Here are several just from this chapter alone:

  • For skill rolls that emerge in conflicts with living beings, the difficulty level will be a function of the opponent’s most relevant complementary skill.
  • The breaking up of the “non-success” and failure results into separate rolls mean that disaster is only going to happen when the players intentionally push their luck.
  • The foreshadowing of what the failure result would be that the Keeper does before a player commits to a pushed roll is an absolutely essential design element. If you’re not doing this, you’re playing it wrong!
  • There are no saving rolls in this game. There is far less combat. Players tend to split up a lot. The “certain death” outcomes deriving from pushed skill rolls can (in order to fit with the source material) result in a Weird Tales style reframe.
  • Astonishingly, opposed skill rolls are meant primarily for when players are in conflict with each other. Countless hours of classic D&D play is going to drive this out of people’s capacity to even think of doing this. (Nobody I’ve seen playing or talking about playing Call of Cthulhu plays this way.)
  • The bonus and penalty dice are intended for… opposed skill rolls. Which are intended to be in player versus player situations. People coming from, say, 5th edition D&D will tend to use them for practically anything else.
  • Everybody seems to know that you improve in skills that you successfully use in a session, but Sanity and Luck can recover or improve as well. When people assume that long-running campaigns are impossible with Call of Cthulhu, it’s because they aren’t aware of this.
  • The money and credit rating rules allow people to play freely without keeping up with a tedious inventory. But unlike, say, GURPS… a player’s overall wealth level is expected to change from session to session. (Particularly when characters miss work or go insane, etc.)
  • Players never have enough information and are always keen to get more. The suggestions on how to handle failure with regards to establishing contacts is another obvious application of both the rules and the source material that will not necessarily be obvious to people coming in from other games.

This game is different.

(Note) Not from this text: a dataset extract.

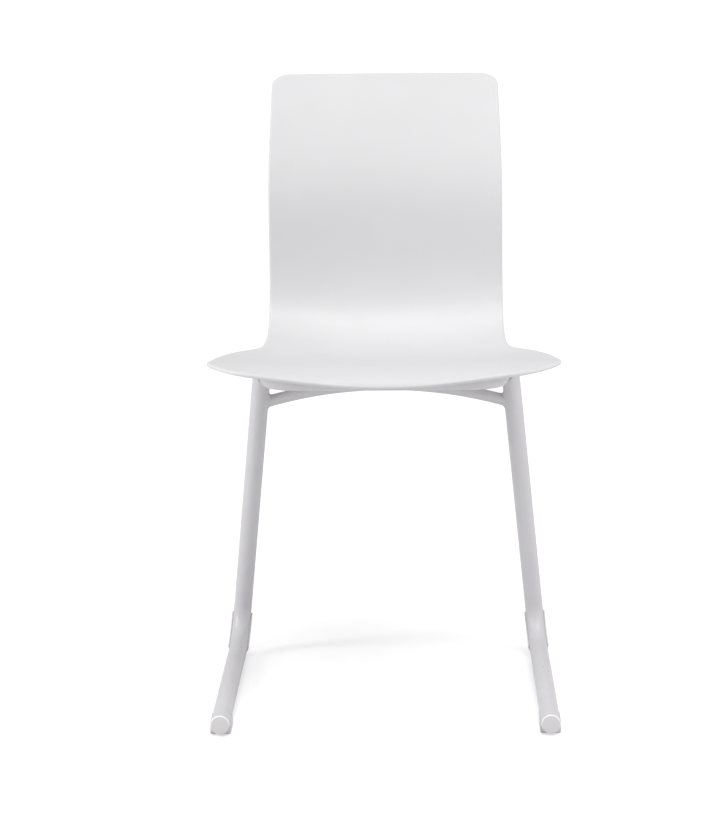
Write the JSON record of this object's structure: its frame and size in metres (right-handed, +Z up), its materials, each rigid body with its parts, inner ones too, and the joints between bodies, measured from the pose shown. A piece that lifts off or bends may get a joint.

Scenarios that are developed to leverage these rules are going to be different, too.

And yes, people will have plenty of fun hunting for clues while they wait for their Keeper spring the awesome finale sequence on them. But I think play will develop along different lines if the sort of situations these rules are pointing to are incorporated what happens at the table.

Are the adventure modules designed for the game built to leverage these rules and encourage their application? Or are they meant to perpetuate an unofficial pidgin variant of the game? If the latter is the case, then it wouldn’t be the first time that happened in gaming.

6 Comments
  • Mighty Jim says:

    Can you clarify what you mean by “opposed skill rolls are meant primarily for when players are in conflict with each other”? When I think of “opposed skill rolls,” I think of PC v. NPC. AN example would be a player hiding from an NPC cultist rolls their Sneak against the NPC’s Spot Hidden. I don’t have my 7th Edition rules at hand, but I’m not sure when the players would roll against each other.

    • Jeffro says:

      Thank you, this is exactly my point.

      The examples in the rule book are, for me, pretty mind blowing. Not how I would have run it at all!

      • Mighty Jim says:

        I tracked down my 7th Edition rules. So, rather than using opposed skill checks with NPCs, they recommend just using the NPC’s skill level to set the difficulty for the PC’s roll (that is, hiding from an NPC with a high Search would require a “hard” skill check). This streamlines the game by cutting down the number of dice rolls and saves opposed rolls for combat and for PCs who have a real stake in the outcome.

        I don’t think that this is evidence of a “pidgin” version of the game because I’m pretty sure it’s entirely new to 7th Edition. I’d have to go back and look at my old rules to confirm, though.

        I’m ambivalent about the change–it would probably play faster, especially where you haven’t statted up the bad guys. On the other hand, it’s nice to throw dice. Sometimes the unlikely result where an NPC crits or fumbles a roll takes things in new directions and adds color.

    • Mighty Jim,

      Even without having read the rules lately (or having played for years), here’s an example:

      “Mary, mad with a need to read the lost tome despite her companions’ warnings, steps up to the table and begins to speak the grotesque words.

      “Brian, desperate to stop her, steps up behind her with a candlestick and smashes her against the back of the skull.”

      I often say, “Everyone knows what a roleplaying game is and how they are played. And everyone has a different idea about that that is.”

    • Camilla Cameo says:

      Player vs. player opposed skill rolls are strange? My 5th edition D&D group does them all the time, as we have two characters who frequently attempt to steal from other party members.

  • John E. Boyle says:

    You are zeroing in on a number of CoC concepts that many people have trouble with.

    1. “but Sanity and Luck can recover or improve as well.”

    So many people miss this that I make a point of explaining it to every new player, and reminding everyone at the start of a session. Long-running campaigns ARE possible in CoC, you just have to give the players the time and opportunity to recover from the mind-shattering encounters with the Mythos heavyweights. That kind of “downtime” can be an adventure in itself.

    2. Money – a player’s (or the party’s) overall wealth level can lead to interesting choices. What are they willing to do to scrape up the cash to buy the golden idol from Belloc in Marrakesh before the ancient horror is unleashed?

    Just like Traveller characters in the old days, CoC characters may have to work in the shadowed side of the law to get things done.